Os nervos fazem baloiçar o prédio. Acho que o terramoto do Japão não seria capaz de enviar tanto medo aos incautos, que se escondem nas roupas e nas sombras, “Nãooooo. Não quero ver-te. Desaparece”, limpo a sonolência e coloco os ouvidos coscuvilheiros no tecto, enquanto seguro na ceroula, “Desaparece, mentiroso. Como é que fui capaz de me casar contigo? Como? Como?”, “A mentira serviu para te libertar da chatice”, “Se eu sabia o que sei hoje, aquele rapaz não me escapava. É certo que era feio, mas tinha um coração de ouro”, “Aquele marceneiro? Bah, és mesmo totó. Tens um médico, mas pensas na merda! Olha, menina, ele não tem dinheiro para pagar cafés às madames!”, “E? E? Só pensas na tua profissão e no teu dinheiro. A vida é muito mais do que isso. Sabias?”, subitamente, o silêncio agarra-se ao betão. Pouso o corpo no sobrado e coço a cabeça desgrenhada, “Adeus mentiroso”, o último grito surge. De seguida, com uma rapidez desvairada, ouve-se passos. Ao fundo, pouco depois, a porta fecha a página.

quarta-feira, 7 de setembro de 2011

NOITE

Noite, irmã da razão, que serve para nos enviar aos desejos.

terça-feira, 6 de setembro de 2011

CINZAS


As nuvens cospem cinzas, enquanto as cabeças desgrenhadas movem a ânsia, “Estou sem dinheiro, estou sem dinheiro”, uma voz aflita interrompe os movimentos naturais. Junto ao adro, um touro coloca as patas no púlpito, “Não gastes o que não tens; poupa o que vais ter”, e atira-lhe com violência, “Mas, mas…”, “Cala-te, desordeiro. Não mereces falar”, antes que o choro mastigue as sensibilidades, as almas desfazem o redemoinho.

segunda-feira, 5 de setembro de 2011

ADEUS


A porta arrota um mistério, que faz terminar com o meu pensamento. Levanto-me e deixo que as minhas pernas transportem a ânsia de abrir as cortinas. Mas antes de as tocar, o mar abana novamente o rectângulo, “Já vou”, rodo a maçaneta e puxo a noite, “Tu?”, alargo o desespero quando vejo a indecência, “Sim, querido. As férias não são eternas”, pego na mochila e voo para o desespero.

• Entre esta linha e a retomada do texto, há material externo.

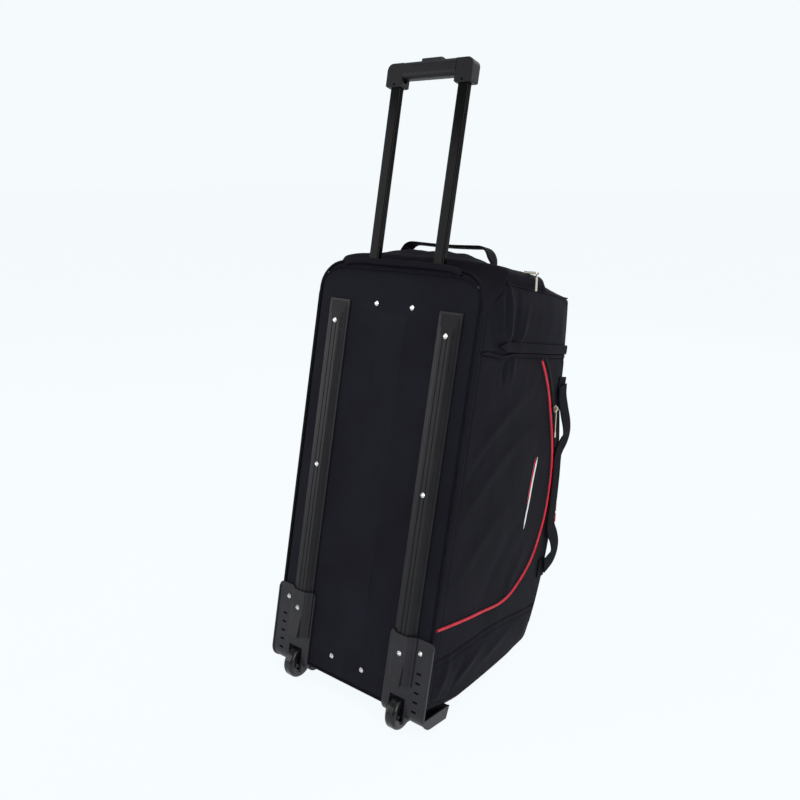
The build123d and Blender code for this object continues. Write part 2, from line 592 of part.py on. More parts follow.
def make_release():
    """Push button, the yoke with its two rods, and the button's spring."""
    foot = GRIP_TOP - BUTTON_UNDER
    button = along_z(Pos(0, TUBE_Y) * RectangleRounded(2 * BUTTON_HALF, 14, 4.5), foot, GRIP_TOP + BUTTON_TRAVEL)
    button = fillet(button.edges().group_by(Axis.Z)[-1], 2)
    stem_low = GRIP_LOW + 10 + BUTTON_TRAVEL
    button += block((-8, 8), (TUBE_Y - 3, TUBE_Y + 3), (stem_low, foot + 1))
    yoke = block((-TUBE_X - 3, TUBE_X + 3), (TUBE_Y - 3, TUBE_Y + 3), (stem_low - 5, stem_low))
    for _, side in SIDES:
        yoke += rod_z(side * TUBE_X, TUBE_Y, (TUBE_LOW + 20 + BUTTON_TRAVEL + 1, stem_low - 4), 2)
    height = BUTTON_TRAVEL - 0.4
    coil = Helix(pitch=1.5, height=height - 0.8, radius=3.6)
    wire = Plane(origin=coil @ 0, z_dir=coil % 0) * Circle(0.35)
    spring = Pos(0, TUBE_Y, GRIP_LOW + 4.5) * sweep(wire, path=coil, is_frenet=True)
    return {"release_button": button, "release_yoke": yoke, "button_spring": spring}


# ---------------- trims, zips and handles ----------------

def pocket_arcs(shift):
    """The curved run of the side pocket as three tangent arcs, moved outward by shift."""
    tangent = Vector(1, 0, 0)
    arcs = []
    for start, end in zip(POCKET, POCKET[1:]):
        plain = TangentArc(start, end, tangent=tangent)
        after = plain % 1
        a = Vector(*start) + Vector(tangent.Y, -tangent.X) * shift
        b = Vector(*end) + Vector(after.Y, -after.X) * shift
        arcs.append(TangentArc(a, b, tangent=tangent))
        tangent = after
    return arcs


def side_trim(path, width, height, side):
    """A raised strip that follows a path on one side panel."""
    face = trace(path, line_width=width)
    strip = along_x(face, -FAR, FAR) & skin_between(-height, -0.001)
    return one_side(strip, side)


def make_trims(side):
    """Piping, side pocket zip chain and end pocket flap of one side."""
    arcs = pocket_arcs(0)
    run = Line(PIPING_START, arcs[0] @ 0)
    for arc in arcs:
        run += arc
    chain = pocket_arcs(POCKET_ZIP_OFFSET)
    flap = Line(FLAP_START, (face_depth(FLAP_END) - FLAP_INSET, FLAP_END))
    zip_strip = side_trim(chain[1] + chain[2], 7, 2, side)
    return {
        "piping_": side_trim(run, PIPING_WIDE, 3, side),
        "side_pocket_zip_": zip_strip,
        "end_pocket_flap_": side_trim(flap, FLAP_WIDE, 4, side) - zip_strip,
    }


def chain_place(height):
    """Point (depth, height) on the upper arc of the side pocket's zip chain."""
    arc = pocket_arcs(POCKET_ZIP_OFFSET)[2]
    centre = arc.arc_center
    reach = math.sqrt(arc.radius**2 - (height - centre.Y) ** 2)
    return centre.X + reach, height


def make_pull_pin(width):
    """Two ears and a pin along X, standing on y = 0, that a pull tab turns on."""
    ears = block((-width / 2, -width / 2 + 1.2), (-0.5, 4), (-2.2, 2.2))
    ears += block((width / 2 - 1.2, width / 2), (-0.5, 4), (-2.2, 2.2))
    return ears + rod_x((-width / 2, width / 2), 2.6, 0, 0.8)


def make_main_slider():
    """Slider on the main zip's long side, drawn at its place on the curved edge."""
    notch = along_y(Pos(0, 8) * Rectangle(2.2, 5), -1, SLIDER_TALL + 1)
    body = along_y(RectangleRounded(11, 15, 3), GAP, SLIDER_TALL) - notch
    slider = body + Pos(0, SLIDER_TALL, 0) * make_pull_pin(6.4)
    return Pos(MAIN_SLIDER_X, curve_depth(MAIN_SLIDER_Z), MAIN_SLIDER_Z) * slider_tilt() * slider


def slider_tilt():
    """Turn a slider drawn upright so that it lies on the curve of the opening face."""
    slope = math.asin((MAIN_SLIDER_Z - CURVE_CENTRE[1]) / CURVE_RADIUS)
    return Rot(math.degrees(slope), 0, 0)


def main_pin():
    """Middle of the main slider's pin, as (x, y, z)."""
    slope = math.asin((MAIN_SLIDER_Z - CURVE_CENTRE[1]) / CURVE_RADIUS)
    lift = SLIDER_TALL + 2.6
    return (MAIN_SLIDER_X, curve_depth(MAIN_SLIDER_Z) + lift * math.cos(slope),
            MAIN_SLIDER_Z + lift * math.sin(slope))


def hang(solid, origin):
    """Turn a solid that hangs down -Z in its own frame until it hangs plumb, from an origin in the bag."""
    return Pos(*origin) * Rot(LEAN, 0, 0) * solid


def make_main_pull():
    """Flat metal tab on the main slider's pin, and the ribbed grip that hangs from the tab."""
    eye = rod_x((-1.8, 1.8), 0, 0, 2.1)
    tab = along_y(Pos(0, -16) * RectangleRounded(7, 24, 2) - Pos(0, -23.5) * Circle(2), -0.7, 0.7)
    tab += block((-1.8, 1.8), (-0.7, 0.7), (-6, 0))
    tab = tab + eye - rod_x((-3, 3), 0, 0, 0.95)
    grip = Torus(3.4, 0.9)
    grip = Pos(0, 0, -26.6) * Rot(0, 90, 0) * grip
    grip += rod_z(0, 0, (-MAIN_PULL_LENGTH, -30.2), 1.6)
    pitch = (MAIN_PULL_LENGTH - 40) / 4
    for step in range(4):
        top = -36 - pitch * step
        grip += fillet(rod_z(0, 0, (top - pitch + 7, top), 3.4).edges(), 1.4)
    return {"main_pull": hang(tab, main_pin()), "main_pull_grip": hang(grip, main_pin())}


def make_side_slider(side):
    """Side pocket slider with a stud along X, and the ring and rod pull that hangs on the stud."""
    depth, height = chain_place(SIDE_SLIDER_Z)
    base = SIDE_SLIDER_X
    slope = 38
    body = Pos(0, depth, height) * Rot(slope, 0, 0) * along_x(RectangleRounded(10, 15, 3), base, base + 3.4)
    stud = rod_x((base + 3, base + 8.4), depth, height, 1.2) + rod_x((base + 7.4, base + 8.6), depth, height, 2.6)
    ring = rod_x((base + 4.4, base + 6.4), 0, 0, 5) - rod_x((base, base + 9), 0, 0, 1.6)
    middle = base + 5.4
    ring += rod_z(middle, 0, (-52, -4), 1)
    ring += fillet(rod_z(middle, 0, (-62, -50), 2).edges(), 0.8)
    parts = {"side_slider_": body + stud, "side_pull_": hang(ring, (0, depth, height))}
    if side < 0:
        parts = {name: mirror(solid, about=Plane.YZ) for name, solid in parts.items()}
    return parts


def make_end_zip():
    """Slider on the trolley end near its right edge, and the pull that hangs over the edge."""
    top = END_TOP + GAP
    slider = block((END_PIN_X - 24, END_PIN_X + 2.6), (-5, 5), (top, top + 4))
    slider = fillet(slider.edges().filter_by(Axis.Z), 2)
    slider -= block((END_PIN_X - 3.4, END_PIN_X + 5), (-3.2, 3.2), (top - 1, top + 6))
    slider += rod_y(END_PIN_X, (-4, 4), top + 2, 0.9)
    tab = rod_y(0, (-1.8, 1.8), 0, 2.3)
    tab += block((-0.8, 0.8), (-1.8, 1.8), (-8, 0))
    tab += along_x(Pos(0, -20) * RectangleRounded(8, 26, 2), -0.8, 0.8)
    hung = Rot(LEAN, 0, 0) * tab - rod_y(0, (-5, 5), 0, 1.05)
    return {"end_slider": Pos(0, END_SLIDER_Y, 0) * slider,
            "end_pull": Pos(END_PIN_X, END_SLIDER_Y, top + 2) * hung}


def handle_ends():
    """Centres of one carry handle's upper and lower ends, as (depth, height)."""
    return ((face_depth(CARRY_TOP_Z) - CARRY_TOP_INSET, CARRY_TOP_Z),
            (face_depth(CARRY_LOW_Z) - CARRY_LOW_INSET, CARRY_LOW_Z))


def carry_run():
    """Points of a carry handle between its ends, as (height, lift over the opening face)."""
    upper = [(CURVE_HIGH + drop, lift) for drop, lift in CARRY_UPPER]
    lower = [(CURVE_LOW + rise, lift) for rise, lift in CARRY_LOWER]
    top, low = upper[-1][0], lower[0][0]
    return upper + [(low + share * (top - low), lift) for share, lift in CARRY_MIDDLE] + lower


def make_carry_handle(side):
    """Webbing grab handle along one edge of the opening, humped outward below each end."""
    upper, lower = handle_ends()
    middle = [(curve_depth(z) + lift, z) for z, lift in carry_run()]
    line = FilletPolyline(upper, *middle, lower, radius=22)
    strap = along_x(trace(line, line_width=WEBBING), CARRY_X, CARRY_X + STRAP_THICK)
    return strap if side > 0 else mirror(strap, about=Plane.YZ)


def make_handle_anchors():
    """Stitched patches on the side panels under the ends of the carry handles."""
    patches = []
    for depth, height in handle_ends():
        pad = along_x(Pos(depth, height) * RectangleRounded(34, 40, 3), -FAR, FAR)
        patches += [one_side(pad & skin_between(-2.4, -0.001), side) for _, side in SIDES]
    return Compound(patches)


def make_haul_handle():
    """Padded webbing handle arching over the trolley end, narrowed at its feet where it flops."""
    foot = END_TOP + HAUL_LIFT
    top = foot + HAUL_RISE
    line = FilletPolyline((-HAUL_HALF, foot), (-HAUL_HALF + 24, top), (HAUL_HALF - 24, top), (HAUL_HALF, foot),
                          radius=14)
    arch = along_y(trace(line, line_width=STRAP_THICK), HAUL_Y - WEBBING / 2, HAUL_Y + WEBBING / 2)
    half = WEBBING / 2
    taper = Polyline((-3, foot - 5), (3, foot - 5), (3, foot + 3), (half, foot + 27), (half, top + 9),
                     (-half, top + 9), (-half, foot + 27), (-3, foot + 3), (-3, foot - 5))
    return arch & along_x(Pos(HAUL_Y, 0) * make_face(taper), -FAR, FAR)


def make_lip():
    """Fabric roll in front of the trolley tubes."""
    half, back = BASE_HALF - ROLL_INSET, TUBE_Y - TUBE_DEEP / 2 - 2
    return soft_block((-half, half), (BASE_SKIN + GAP, back), (BAG_LENGTH + GAP, BAG_LENGTH + ROLL_TALL), 3.5)


def build_all():
    """Every node of the bag, in the bag's own frame."""
    nodes = {}
    nodes.update(make_shell())
    nodes.update(make_base())
    nodes.update(make_fasteners())
    for name, side in SIDES:
        nodes["skid_rail_" + name] = make_rail(side)
        nodes["wheel_housing_" + name] = make_housing(side)
        nodes["tube_sleeve_" + name] = make_sleeve(side)
        nodes["handle_tube_" + name] = make_tube(side)
        nodes["grip_corner_" + name] = make_corner(side)
        nodes["carry_handle_" + name] = make_carry_handle(side)
        pieces = make_wheel(side) | make_lock(side) | make_trims(side) | make_side_slider(side)
        for prefix, solid in pieces.items():
            nodes[prefix + name] = solid
    high = BAG_LENGTH - BRACKET_TO_END
    nodes["tube_bracket_top"] = make_bracket(high, high + BRACKET_TALL, True)
    nodes["tube_bracket_foot"] = make_bracket(BRACKET_LOW, BRACKET_LOW + BRACKET_TALL, False)
    nodes["handle_grip"] = make_grip()
    nodes.update(make_release())
    nodes["handle_anchors"] = make_handle_anchors()
    nodes["main_slider"] = make_main_slider()
    nodes.update(make_main_pull())
    nodes.update(make_end_zip())
    nodes["haul_handle"] = make_haul_handle()
    nodes["trolley_lip"] = make_lip()
    return nodes


def place(nodes):
    """Lean the bag back and stand it on the floor, with the origin under the middle of its box."""
    leaned = {name: Rot(-LEAN, 0, 0) * shape for name, shape in nodes.items()}
    boxes = [shape.bounding_box() for shape in leaned.values()]
    front = min(box.min.Y for box in boxes)
    back = max(box.max.Y for box in boxes)
    lowest = min(box.min.Z for box in boxes)
    print("origin in the leaned frame: y", (front + back) / 2, "z", lowest, "floor", FLOOR)
    move = Pos(0, -(front + back) / 2, -lowest)
    return {name: move * shape for name, shape in leaned.items()}


os.makedirs("parts", exist_ok=True)
for node, shape in place(build_all()).items():
    export_step(shape, "parts/" + node + ".step")
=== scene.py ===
"""Looks of a wheeled sports trolley bag: skins, trims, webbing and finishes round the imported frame."""

import json
import logging
import math
from dataclasses import dataclass, field
from enum import Enum
from typing import Optional, Sequence

import bmesh
import bpy
import numpy as np
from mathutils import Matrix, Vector, noise

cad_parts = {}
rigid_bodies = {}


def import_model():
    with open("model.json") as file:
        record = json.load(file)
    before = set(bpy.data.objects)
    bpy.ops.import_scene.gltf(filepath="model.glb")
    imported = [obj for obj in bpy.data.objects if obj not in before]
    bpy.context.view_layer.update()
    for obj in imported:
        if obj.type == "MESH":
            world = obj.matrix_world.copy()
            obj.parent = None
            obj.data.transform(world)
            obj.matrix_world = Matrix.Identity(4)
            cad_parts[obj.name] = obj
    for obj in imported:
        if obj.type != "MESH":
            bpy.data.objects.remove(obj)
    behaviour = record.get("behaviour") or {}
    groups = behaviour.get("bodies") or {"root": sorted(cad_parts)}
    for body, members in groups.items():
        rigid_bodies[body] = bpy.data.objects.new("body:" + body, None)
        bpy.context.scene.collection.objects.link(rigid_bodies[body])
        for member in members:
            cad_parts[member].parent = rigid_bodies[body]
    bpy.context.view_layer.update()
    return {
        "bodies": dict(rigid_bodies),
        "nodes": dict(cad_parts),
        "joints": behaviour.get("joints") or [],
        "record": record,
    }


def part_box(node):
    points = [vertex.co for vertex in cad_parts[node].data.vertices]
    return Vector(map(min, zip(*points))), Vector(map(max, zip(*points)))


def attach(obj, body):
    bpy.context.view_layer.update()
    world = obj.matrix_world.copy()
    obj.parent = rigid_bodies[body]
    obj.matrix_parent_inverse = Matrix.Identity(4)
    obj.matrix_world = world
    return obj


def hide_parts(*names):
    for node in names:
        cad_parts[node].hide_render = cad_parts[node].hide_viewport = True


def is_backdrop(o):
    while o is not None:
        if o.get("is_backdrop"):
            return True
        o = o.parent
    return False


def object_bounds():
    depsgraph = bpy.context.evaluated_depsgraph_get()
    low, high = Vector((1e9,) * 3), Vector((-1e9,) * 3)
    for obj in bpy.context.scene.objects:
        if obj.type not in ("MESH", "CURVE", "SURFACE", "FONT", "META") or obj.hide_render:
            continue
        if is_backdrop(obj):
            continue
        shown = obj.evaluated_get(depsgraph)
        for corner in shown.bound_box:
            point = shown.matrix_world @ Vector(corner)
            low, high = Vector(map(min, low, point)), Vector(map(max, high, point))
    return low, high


log = logging.getLogger("bag")
MM = 0.001
Side = int


# ---------------------------------------------------------------- the bag's own frame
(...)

domingo, 4 de setembro de 2011

SILÊNCIO

As armas calam as vozes,
que acordam noites sem estrelas.
Mas os beijos dos defuntos
mastigam os moribundos.

Ao longe, perto da tua Primavera,
os nervos são invenções que não existem.

sexta-feira, 2 de setembro de 2011

FRASE

Os cães mordem os rabos. Parecem hipócritas a mastigar uma falsa verdade.

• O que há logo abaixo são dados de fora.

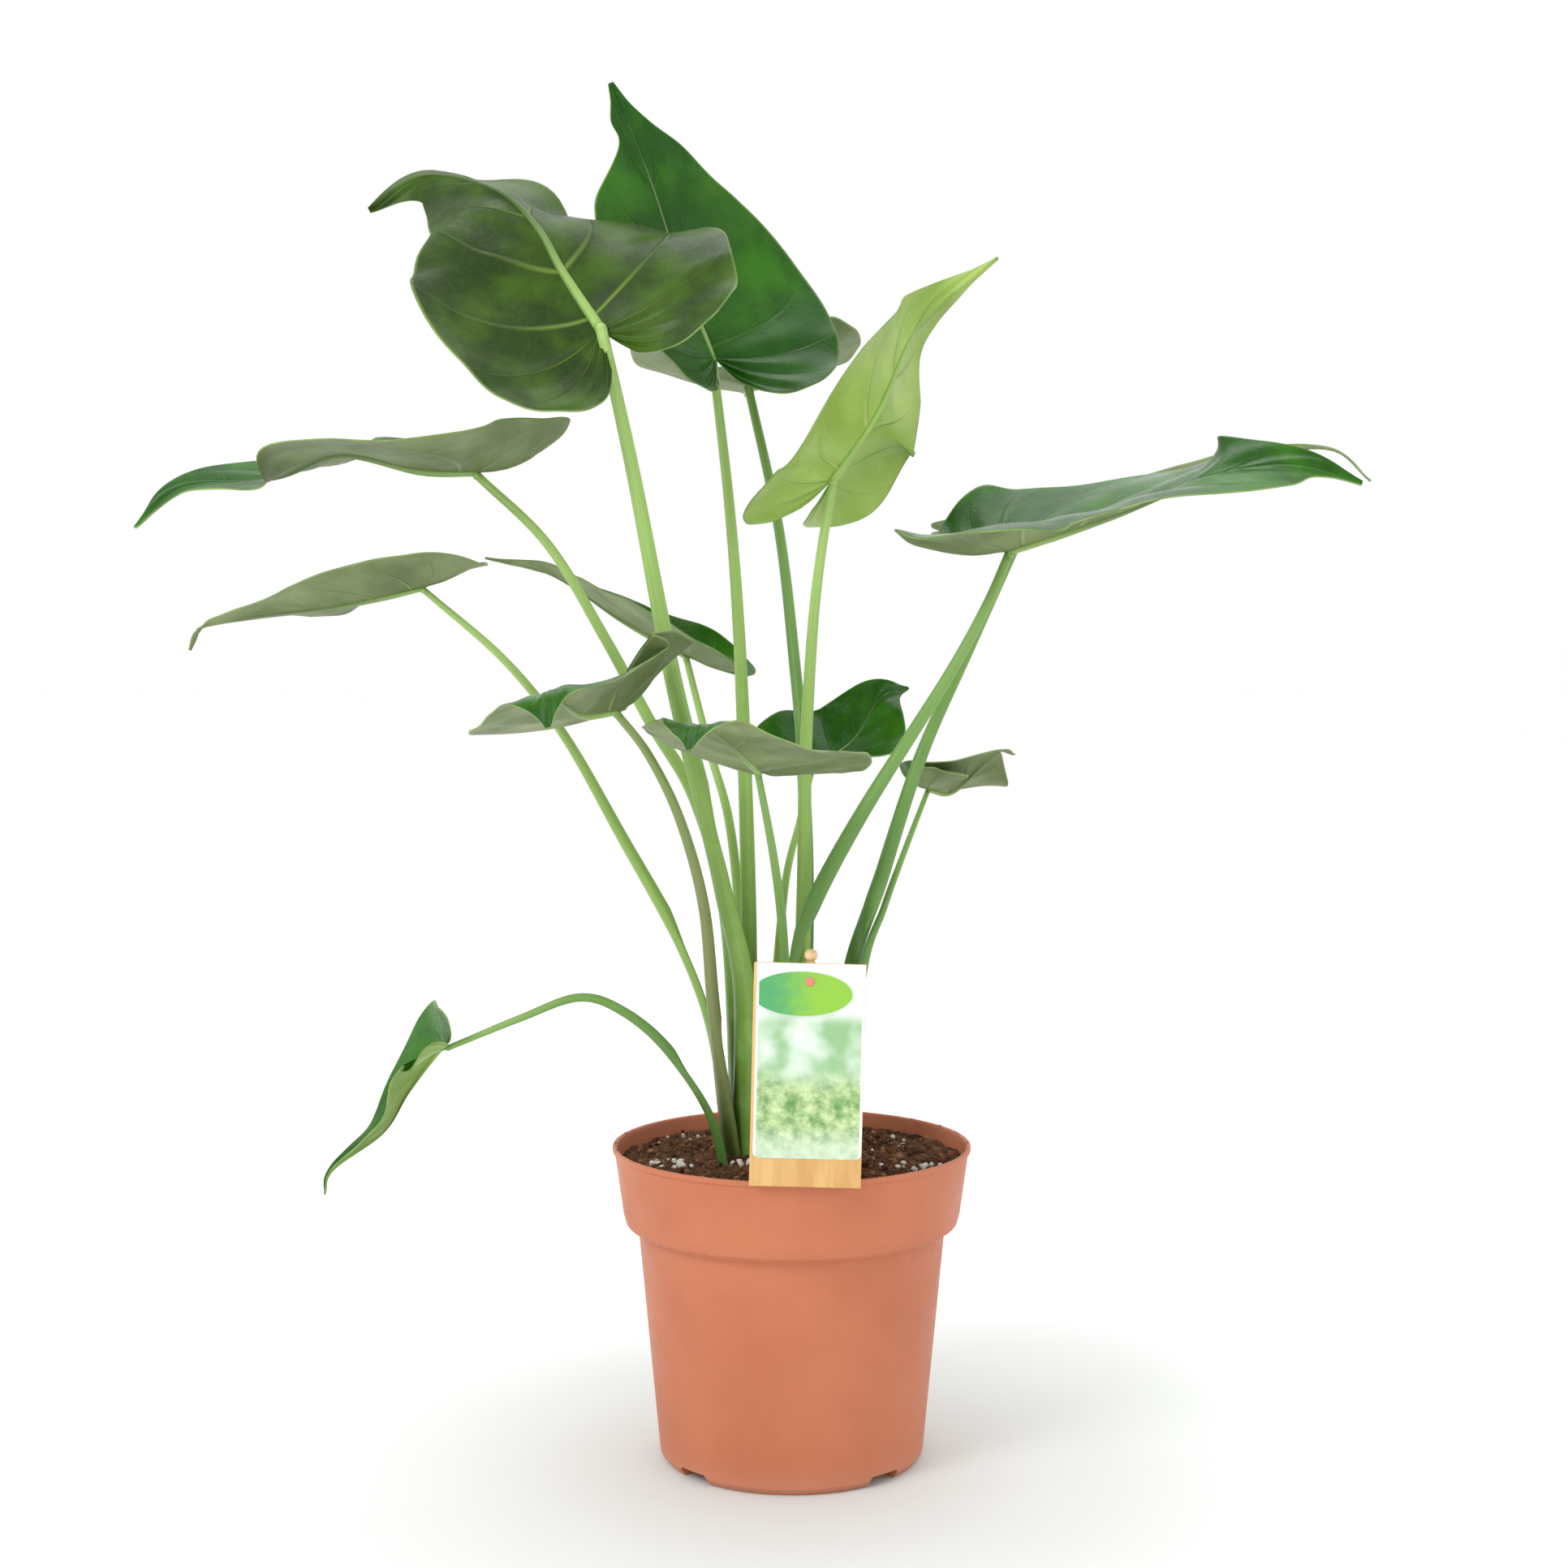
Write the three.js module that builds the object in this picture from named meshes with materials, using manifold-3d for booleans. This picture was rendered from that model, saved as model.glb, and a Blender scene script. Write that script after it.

quinta-feira, 1 de setembro de 2011

SUGESTÂO

Tolstoi escreve aqui um livro que é literariamente admirável. O tempo é o da servidão. O lugar é a Rússia dos czares. Um senhor ambicioso, que quer comprar uma floresta, sai com o seu servo numa noite de grande nevão. Com a tempestade, perdem-se e são obrigados a passar a noite no trenó. E é ao longo desta noite que Tolstoi nos dá a conhecer a relação entre senhor e servo, perfeitamente definida pelos cânones do regime, e como essa relação se vai alterar à medida que as horas passam e o fim parece chegar de forma dramática.